Well, what about the world we do have? I see a lot of promise in another Lisp descendent - Julia. Julia takes from Lisp its metaprogramming system (macros with quasiquotation) and its approach to powerful type-directed multiple dispatch polymorphism (generic functions), couples them with a “traditional” math-language syntax to make R and Matlab users feel comfortable, and welds them to the LLVM compiler backend to perform type-driven compilation. The performance is great, the semantics are sensible even if “dynamic”, and the library ecosystem is growing. I can get over the 1-based array indices… eventually.

I think the “right answer” is to split these projects and systems into layers.
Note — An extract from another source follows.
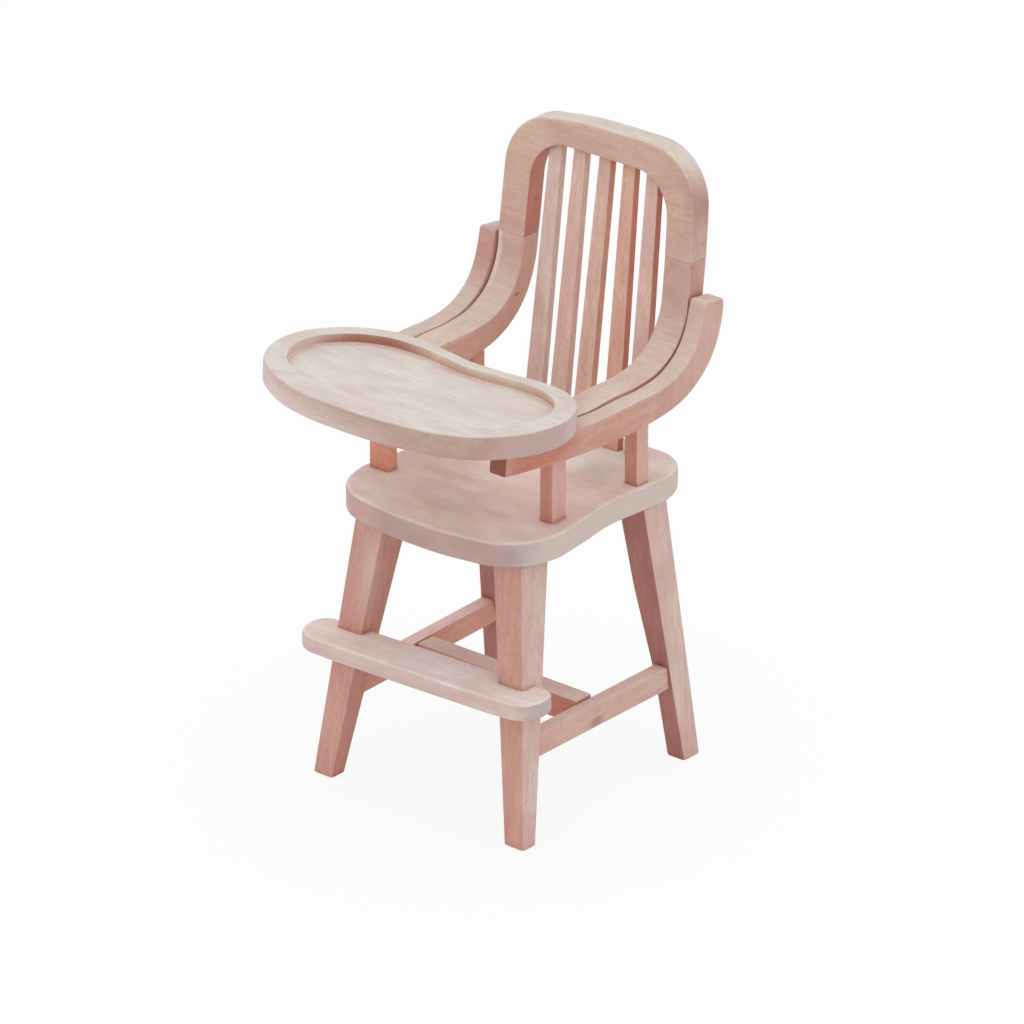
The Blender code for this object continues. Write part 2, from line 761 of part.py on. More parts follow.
def tray_matrix():
    """Places a board lying on z = 0 so that it rests on the tray arms."""
    along = Vector((1.0, ARM_SLOPE)).normalized()
    top_y = (ARM_BEND_Y - along.y * ARM_HALF_DEPTH) * MM
    top_z = (ARM_BEND_Z + along.x * ARM_HALF_DEPTH) * MM
    height = top_z - top_y * ARM_SLOPE + GLUE_GAP / along.x
    return Matrix.Translation((0.0, 0.0, height)) @ Matrix.Rotation(TRAY_TILT, 4, "X")


def tray_outline(side_rim, front_rim, rear_rim):
    """Outline of the tray, narrowed by the rims."""
    front = TRAY_REAR_Y - TRAY_DEPTH + front_rim
    depth = TRAY_REAR_Y - rear_rim - front
    half_width = TRAY_HALF_WIDTH - side_rim
    right = [TRAY_FRONT_MIDDLE, *TRAY_SHAPE["right"], TRAY_REAR_MIDDLE]
    left = [(-across, along) for across, along in reversed(TRAY_SHAPE["left"])]
    return [Vector((across * half_width, front + along * depth)) for across, along in right + left]


def build_tray(group, cutters, material):
    tray = smooth_curve_plate("tray", tray_outline(0.0, 0.0, 0.0), TRAY_THICK, group)
    soften(tray, TRAY_ROUND, 3)
    outline = tray_outline(TRAY_SIDE_RIM, TRAY_FRONT_RIM, TRAY_REAR_RIM)
    recess = smooth_curve_plate("tray_recess", outline, TRAY_RECESS + CUT_OVER, cutters)
    move_mesh(recess, Matrix.Translation((0.0, 0.0, TRAY_THICK - TRAY_RECESS)))
    soften(recess, TRAY_FLOOR_ROUND, 3)
    place = tray_matrix()
    move_mesh(tray, place)
    move_mesh(recess, place)
    cut(tray, recess)
    finish(tray, material)
    return tray


def main():
    clear_scene()
    parts = new_collection("dollhouse_high_chair")
    cutters = new_collection("cutters")
    cutters.hide_render = True

    pale = (0.66, 0.50, 0.42)
    rosy = (0.62, 0.44, 0.36)
    warm = (0.60, 0.41, 0.32)
    woods = {}

    def wood(name, tone, roughness=0.7):
        woods[name] = make_material("beech_" + name, tone, roughness)
        return woods[name]

    seat = build_seat(parts, wood("seat", pale))
    footrest = build_footrest(parts, wood("footrest", pale))

    rear_waist = (
        (REAR_WAIST_HEIGHT, REAR_WAIST_WIDTH),
        (REAR_KNEE_HEIGHT, REAR_KNEE_WIDTH),
    )
    for label, side in SIDES:
        front_name = "front_leg_" + label
        rear_name = "rear_leg_" + label
        front = build_leg(front_name, FRONT_FOOT, FRONT_UPPER, side, parts, wood(front_name, rosy))
        rear = build_leg(
            rear_name, REAR_FOOT, REAR_UPPER, side, parts, wood(rear_name, rosy), rear_waist
        )
        front_grown = grown_leg(front_name + "_space", FRONT_FOOT, FRONT_UPPER, side, cutters)
        rear_grown = grown_leg(
            rear_name + "_space", REAR_FOOT, REAR_UPPER, side, cutters, rear_waist
        )
        cut(footrest, front_grown)

        name = "side_stretcher_" + label
        bar, core, socket = build_side_stretcher(
            name, label, side, parts, cutters, wood(name, warm)
        )
        cut(bar, front_grown)
        cut(bar, rear_grown)
        join(bar, core)
        cut(front, socket)
        cut(rear, socket)

        for foot, upper, leg_name in (
            (FRONT_FOOT, FRONT_UPPER, front_name),
            (REAR_FOOT, REAR_UPPER, rear_name),
        ):
            x, y = leg_tenon_center(foot, upper, side)
            width = LEG_TENON_WIDTH + 2 * GLUE_GAP
            depth = LEG_TENON_DEPTH + 2 * GLUE_GAP
            mortise = loft_bar(
                leg_name + "_mortise",
                [
                    (x, y, SEAT_BOTTOM - CUT_OVER, width, depth, LEG_EDGE),
                    (x, y, SEAT_BOTTOM + LEG_TENON_LENGTH + GLUE_GAP, width, depth, LEG_EDGE),
                ],
                cutters,
            )
            cut(seat, mortise)

    cross_sockets = build_cross_stretcher(parts, cutters, wood("cross_stretcher", warm))
    for label, side in SIDES:
        cut(bpy.data.objects["side_stretcher_" + label], cross_sockets)

    arch = build_arch(parts, wood("back_arch", pale))
    rails = {}
    for label, side in SIDES:
        name = "arm_rail_" + label
        rails[label] = build_rail(name, label, side, parts, wood(name, pale))

    for index in range(SLAT_COUNT):
        name = "slat_" + str(index + 1)
        slat = slat_bar(name, index, 0.0, parts)
        finish(slat, wood(name, rosy))
        slot = slat_bar(name + "_slot", index, GLUE_GAP, cutters)
        cut(seat, slot)
        cut(arch, slot)

    front_posts = {"left": POST_FRONT_LEFT, "right": POST_FRONT_RIGHT}
    for label, side in SIDES:
        for name, post in (
            ("front_post_" + label, front_posts[label]),
            ("rear_post_" + label, POST_REAR),
        ):
            bar = post_bar(name, post, side, 0.0, parts)
            finish(bar, wood(name, warm))
            slot = post_bar(name + "_slot", post, side, GLUE_GAP, cutters)
            cut(seat, slot)
            cut(rails[label], slot)

    axis = lean_axis()
    tray = build_tray(parts, cutters, wood("tray", pale))
    moving = [tray]
    steel = (0.58, 0.58, 0.60)
    for label, side in SIDES:
        middle = splice_point(label, side)
        reach = axis * DOWEL_LENGTH / 2
        name = "splice_dowel_" + label
        dowel = rod(name, middle - reach, middle + reach, DOWEL_RADIUS, parts)
        finish(dowel, wood(name, warm))
        bore_reach = reach + axis * GLUE_GAP
        bore_name = name + "_bore"
        bore = rod(
            bore_name, middle - bore_reach, middle + bore_reach, DOWEL_RADIUS + GLUE_GAP, cutters
        )
        cut(arch, bore)
        cut(rails[label], bore)

        name = "tray_arm_" + label
        arm = build_tray_arm(name, label, side, parts, wood(name, pale))
        inner_end = Vector((side * (RAIL_OUTER_X - PIN_IN_RAIL), HINGE_Y, HINGE_Z))
        outer_end = Vector((side * (TRAY_ARM_INNER_X + PIN_IN_ARM), HINGE_Y, HINGE_Z))
        pin_name = "hinge_pin_" + label
        pin = rod(pin_name, inner_end, outer_end, PIN_RADIUS, parts)
        finish(pin, make_material("steel_" + pin_name, steel, 0.35, 1.0))
        beyond = Vector((side * PIN_GAP, 0.0, 0.0))
        bore = rod(
            pin_name + "_bore", inner_end - beyond, outer_end + beyond, PIN_RADIUS + PIN_GAP, cutters
        )
        cut(arm, bore)
        cut(rails[label], bore)
        moving += [arm, pin]

    for item in moving:
        set_origin(item, HINGE)


main()
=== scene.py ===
import math

import bmesh
import bpy
from bpy.props import FloatProperty, FloatVectorProperty, PointerProperty
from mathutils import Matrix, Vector

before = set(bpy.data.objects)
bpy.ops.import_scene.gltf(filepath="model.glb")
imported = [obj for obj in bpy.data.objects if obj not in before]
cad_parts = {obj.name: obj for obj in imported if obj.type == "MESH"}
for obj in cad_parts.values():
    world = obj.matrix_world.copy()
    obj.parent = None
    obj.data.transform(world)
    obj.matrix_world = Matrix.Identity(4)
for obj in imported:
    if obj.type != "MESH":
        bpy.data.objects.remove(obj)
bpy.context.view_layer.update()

bl_info = {
    "name": "Dollhouse high chair",
    "version": (1, 0, 0),
    "blender": (4, 5, 0),
    "location": "View3D > Sidebar > High chair",
    "description": "Bare beech finishes and a studio for a dollhouse high chair",
    "category": "Object",
}

MM = 0.001
SIDES = ("left", "right")

# How the facets of the solids are shaded
SHARP_ANGLE = math.radians(38)
SAME_POINT = 0.001 * MM

# Directions of the grain: the axes along, across and through it
GRAIN_TURNS = {
    "X": (0, 1, 2),
    "Y": (1, 2, 0),
    "Z": (2, 0, 1),
}

# Arms: where their grain turns upwards and where their cut front ends stop, in millimetres
BEND_START = 15.0
BEND_END = 27.0
ARM_END_FRONT = -12.0
ARM_END_REAR = -10.0

# Tray: its slope, its middle and the levels of its recess, in millimetres
TRAY_SLOPE = -0.08
TRAY_MIDDLE = -14.8
WALL_FOOT = (67.75, 68.05)
WALL_HEAD = (68.3, 69.3)
RIM_START = (68.1, 69.0)

# How far from the middle the inner and the outer tones blend, in millimetres
MIDDLE_BLEND = 2.0

# Waves per millimetre along and across the grain
DRIFT_WAVES = (0.06, 0.16)
STREAK_WAVES = (0.14, 1.9)
FIBRE_WAVES = (0.8, 7.0)
PATCH_WAVES = (0.13, 0.32)
BLUSH_WAVES = (0.11, 0.2)
FLECK_WAVES = (0.7, 3.4)
PORE_WAVES = 4.0
WIRE_WAVES = (0.4, 12.0)

# Detail and roughness of the noises
STREAK_NOISE = (3.0, 0.62)
FIBRE_NOISE = (2.0, 0.6)
PATCH_NOISE = (2.0, 0.55)
BLUSH_NOISE = (1.0, 0.5)
DRIFT_NOISE = (2.0, 0.5)
PORE_NOISE = (2.0, 0.7)
WIRE_NOISE = (2.0, 0.5)

# Values of a noise between which its figure comes in
LATE_WOOD = (0.35, 0.95)
NEXT_RING = (0.95, 1.0)
PALE_PATCHES = (0.32, 0.68)
PINK_PATCHES = (0.38, 0.62)
DARK_STREAKS = (0.48, 0.74)
PALE_STREAKS = (0.26, 0.46)
DARK_FIBRES = (0.50, 0.74)
PALE_FIBRES = (0.28, 0.48)
FLECK_CELLS = (0.10, 0.34)
FLECK_PATCHES = (0.35, 0.6)
OPEN_PORES = (0.42, 0.72)
WIRE_LINES = (0.3, 0.7)

# Values of closeness between which an edge, a hollow and a joint come in
NEAR_EDGE = (0.55, 0.95)
NEAR_HOLLOW = (0.25, 0.95)
NEAR_JOINT = (0.35, 0.95)

# How far apart the noises of the pieces and of the blush lie, in waves
SEED_STEP = 37.0
BLUSH_SHIFT = 9.0

# Growth rings: where their heart lies beside a piece and how far they bend, in millimetres
HEART_STEP = 3.1
HEART_DEPTH = 19.0
RING_BEND = 5.0

# Shares of its direction between which a face comes to count as looking that way
UPWARD = (0.2, 0.85)
SIDEWAYS = (0.35, 0.9)
ENDWISE = (0.75, 0.93)
FORWARD = (-0.9, -0.75)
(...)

We want a solid, robust core, designed to last years and provide reliable performance and guaranteed correctness. For this “infrastructure” I again assert that we must use a static type system - and as much additional static analysis as possible - or face years of debugging “it worked in testing”. You know my thoughts on modern typed “systems programming” languages - I think Rust is the obvious next big thing here, but you could do worse than “modern C++” as well. For systems with looser performance requirements, Haskell or O’Caml may make sense - for example, when implementing I/O bound network services with elaborate invariants.

On top of this, we need to provide tools for low-friction interactive use. I think we’ve room to grow in adapting static typing and JIT compilation to REPL environments, but for now tools like Julia and Python serve well in this niche. The metaprogramming tools in Julia seem to be an opportunity to build the kinds of embedded domain-specific languages which made R so nice for interactive use, in a more principled way. I’d like to see more of that happen in the future.